Setting up in business in the information age is easy: an idea, a laptop, an internet connection, and away you go. It frees you from a fixed location and excessive liabilities, letting you take freelance, gig-economy risks that a decade or so ago would simply not have been possible. Bye-bye 9-to-5 rat race; hello work-life balance. For a short while, the downsides that came with this agility and flexibility – no capital muscle, exclusion from the CBD heart of the commercial action, and isolation from professional networks – delayed its uptake. 

However, an army of developer-operators like the Workspace Group, Second Home and The Trampery have stepped into the breach. Mainly London-based, they are the leading edge of a worldwide co-working and flexible workplace-as-a-service wave revolutionising the offices sector. 

They typically remodel buildings in well-connected urban locations, selling cheap, flexible co-working memberships or office leases to self-employed freelancers, start-ups and microbusinesses. Much more than just landlords, they offer turbo-charged ‘business centre’ facilities that include cafés, showers, bike storage, bookable meeting rooms, break-out spaces and services such as super-fast digital infrastructure, 24-hour access, as well as opportunities to socialise, network, get business support and learn with fellow tenants. 

In all of them, the needs of the target market, often young and niche, is central. As well as fun and affordable office space, this market is looking for wellness, a distinct identity, and a mutually supportive community. 

Getting the building design right is an important ingredient in that quest, which is why these projects are an increasing source of work for millennially attuned architectural practices. The jury is still out on the extent to which resultant design strategies actually improve productivity and worker wellbeing, but their commercial appeal is unquestioned, reflected in the strong continuing growth of this sub-sector.

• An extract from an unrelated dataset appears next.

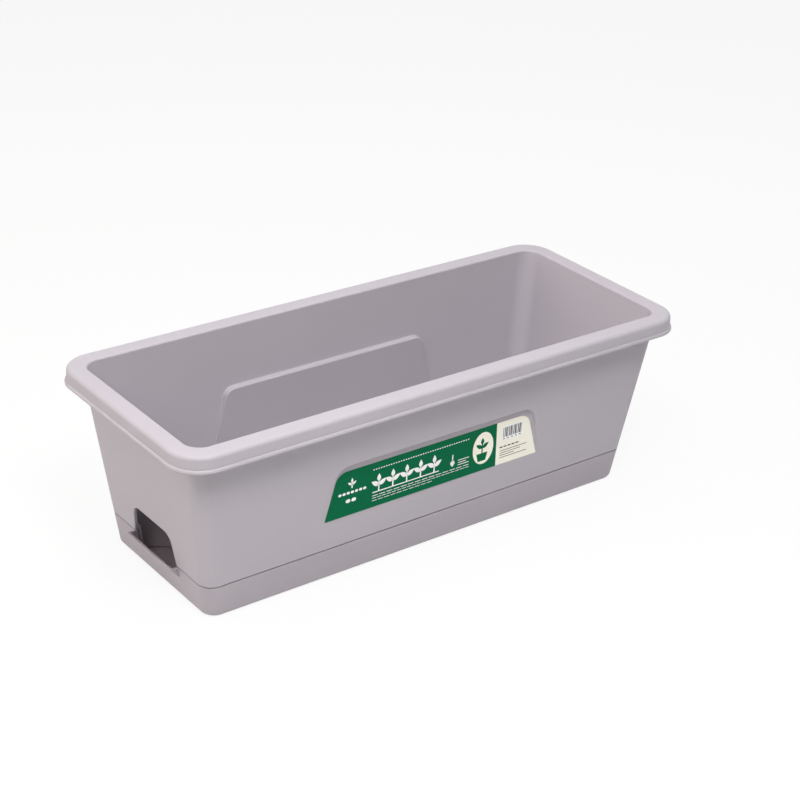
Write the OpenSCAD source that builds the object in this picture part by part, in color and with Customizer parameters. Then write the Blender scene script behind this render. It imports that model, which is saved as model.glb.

A stripped back design at Brickfields by Witherford Watson Mann.
A stripped back design at Brickfields by Witherford Watson Mann. Credit: David Grandorge
Brickfields 
 
Brickfields is owned and operated by the Workspace Group, a 30-year old FTSE-250 real estate investment trust (REIT), and was designed by architect Witherford Watson Mann, winner of the 2013 Stirling Prize and recently nominated for the 2019 prize. 
 
Built on the foundations of a former factory in Hoxton, the subtle, sympathetic, durable design makes good use of the lozenge-shaped plan to flood five floors of generous workspaces with daylight.
 
Eschewing the bright colours and gadgety quirkiness of some the competition, which might have been overwhelming in such a large building, the business centre provides offices that are well-appointed blank canvases for users to stamp their own mark on. Tenants and, indeed, users of the co-working spaces, will enjoy bookable meeting rooms and a robust, high-speed business communications infrastructure.
 
The aesthetic in the reception, café, mingle spaces, and full-height, day-lit galleried atrium is restrained industrial elegance revealed in natural colours and raw finishes. Stripping back the design in this way widens its market appeal, affording the user community a suitable stage on which to meet, bond, and be greater than the sum of its parts.
 
The Gantry
 
The Gantry is an ingenious workspace development built on an abandoned steel structure attached to the former 2012 Olympics Broadcast Centre, which itself was recently reinvented as Here East, a campus of innovative companies, educational institutions, and cultural organisations.
 
Operated by London-based social enterprise The Trampery, profits will go to supporting the local community, no doubt an important factor for would-be tenants. Architect Hawkins\Brown had the idea of building a series of self-contained, lightweight, deck-access modular studios on the structure as a way of reusing it without breaching the gantry’s structural capacity. 
 
Conceived as a cabinet of curiosities, each studio in it has been creatively clad in an individualistic mix of materials to pay homage to local pioneers and industries, fitting in with the project’s overall socially responsible commitment to place. A central two-storey ‘village hall’ provides a shared lounge and co-working desk space, a hub for staging free courses and building a sense of community.
The resulting vertically stacked village, with its pleasant views over the Queen Elizabeth Olympic Park and relationship to Here East, is a potently attractive ensemble, perfectly matched to its target market of local creatives and young entrepreneurs. 
 
 
Frei Otto/biophilia mash-up for millennials: the ETFE-protected facade lets plenty of daylight in past the houseplants to the eye-catching interior at London Fields.
Frei Otto/biophilia mash-up for millennials: the ETFE-protected facade lets plenty of daylight in past the houseplants to the eye-catching interior at London Fields. Credit: Iwan Baan
London Fields
 
London Fields in Hackney is owned and operated by Second Home, a social business on a mission to support creativity and entrepreneurship by providing new kinds of workspaces. The building’s attention-grabbing, unashamedly fun design converts a largish Victorian temperance hall that most recently had been an education space and cinema. 
 
Madrid-based Cano Lasso Architects was responsible for the common areas, co-working desks and small offices, where the dominant trope is daylight, accented with bright colours and unusual materials. The opaque ETFE facade is certainly striking, as are the Matta-Clark-like light tunnels that pierce floorplates top to bottom. Curvilinear shapes and plentiful houseplants complement the abundant daylight, all nods to the nascent theory of biophilia.
 
The fun has a serious role. As well as being a magnet for the building’s target market, it ties in neatly with the enterprise’s USP – an integrated nursery, designed by emerging London practice Kennedy Woods. Running a business while juggling toddler-care is a huge issue for the young tenant cohort, one that London Fields addresses head-on.